The Buddhists tell the story of a man fleeing from a tiger who plunged over a cliff and saved himself only by catching hold of a small strawberry plant growing between the rocks of the precipice. Caught between the tiger above and the gorge below, the man clung to the bush with one hand, thought for a moment, and with the other hand pi the most luscious strawberry he had ever eaten in his entire life. In an essay on the spirituality of aging, Joan Chittister, a Benedictine sister and spiritual director, says, “It is age that teaches us to enjoy life, to savor every moment of it, to spend our time on what counts, to be present where we are and see it for the first time.”
This brings me to my third point about growing into authenticity, and that is to practice stillness with the anticipation that this presence that is larger than ourselves will reach out to us with the gift of grace and that we will have the eyes to see it. In our Senior Companions program, we train volunteers in a ministry of presence. This is another way of saying that we teach them to be still before another human being, as if for the first time. We ask them to openly receive and reflect back whatever gift their senior gives them. Our volunteers, especially those who visit poor and disabled elderly persons, are constantly amazed at the presence of strawberries everywhere! Grace abounds but we have to become still to recognize it.
Authentic living teaches us how to live without living for things; how to love without loving for personal gain; how to embrace life beyond the million little deaths we experience along the way. This is the legacy that authentic living and aging begets for those who share our lives and follow behind us. Bioethics Professor and Author Sherwin Nuland says, “Old age is a time to become contemplative, to recognize our value to people younger than ourselves.”
One of my dear friends often reminds me that living in the present flow of grace is something that is better “caught than taught.” The best way I know of to pass on the legacy of graceful presence is through participation in intentional relationship. I call it spiritual friendship–journeying with others in a way that we “catch” the principles of authentic living by the way we relate to each other. Over the next few days, when you’re with family and friends, pause to be mindful about what it is that others “catch” when they’re with you. Is it grace?

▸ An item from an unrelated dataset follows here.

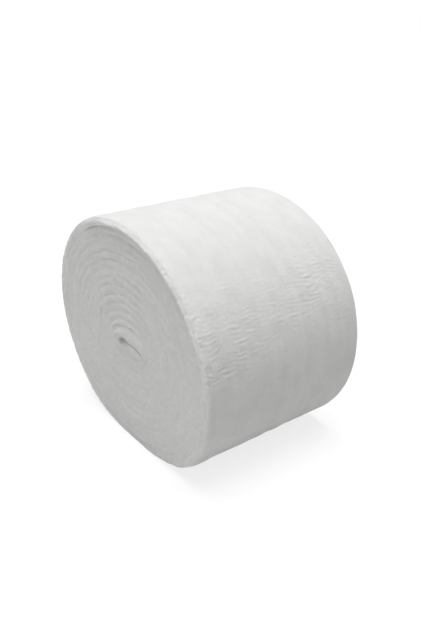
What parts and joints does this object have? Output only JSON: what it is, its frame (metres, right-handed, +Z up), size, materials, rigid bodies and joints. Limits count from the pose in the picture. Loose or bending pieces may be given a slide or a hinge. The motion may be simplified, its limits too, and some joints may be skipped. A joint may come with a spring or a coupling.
{
  "type": "gauze bandage roll",
  "caption": "Bulky roll of crinkled white gauze bandage, one long strip folded at the middle, wound up and lying on its side on a small flat spot.",
  "frame": {"origin": "on the resting surface, under the middle of the roll's box", "axes": "+Y along the roll's axis, from the end on which the turns wind outwards clockwise towards the other end; +Z up; +X to the right, seen from the -Y end"},
  "size_m": [0.112, 0.075, 0.0948],
  "materials": {
    "gauze": "matt bleached cotton gauze, crinkled across the strip"
  },
  "bodies": {
    "root": {"bandage_roll": "gauze"}
  },
  "joints": []
}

Spiritual friendship creates relational safety as we commit ourselves to honoring one another even when we disagree on matters of opinion or lifestyle. Our corresponding soul work enlarges our capacity to accept the unfinished work in other people because we have been willing to face things in ourselves that are in need of more growth or correction. Spiritual friendship is patient, and depends on that eternal perspective that we gain when we entrust ourselves and our relationships to a greater presence. It is then that we remain faithful to and honest with one another over the long haul. In the meantime, we avoid judgments and remain open to moments of sweet surprise and unexpected possibility. The strawberries are out there, often in the place we least expect them!
I’d like to invite you to give yourself as a gift, the kind that rises from a still place in yourself and allows you to enter the heart of another, all the while listening for the divine heartbeat. May you share moments of real inner presence with others, along with the sense of fullness, joy, and meaning that accompany it! And may your heart be touched by the inexpressible beauty of authentic human connection that is yours for the choosing every day of your life.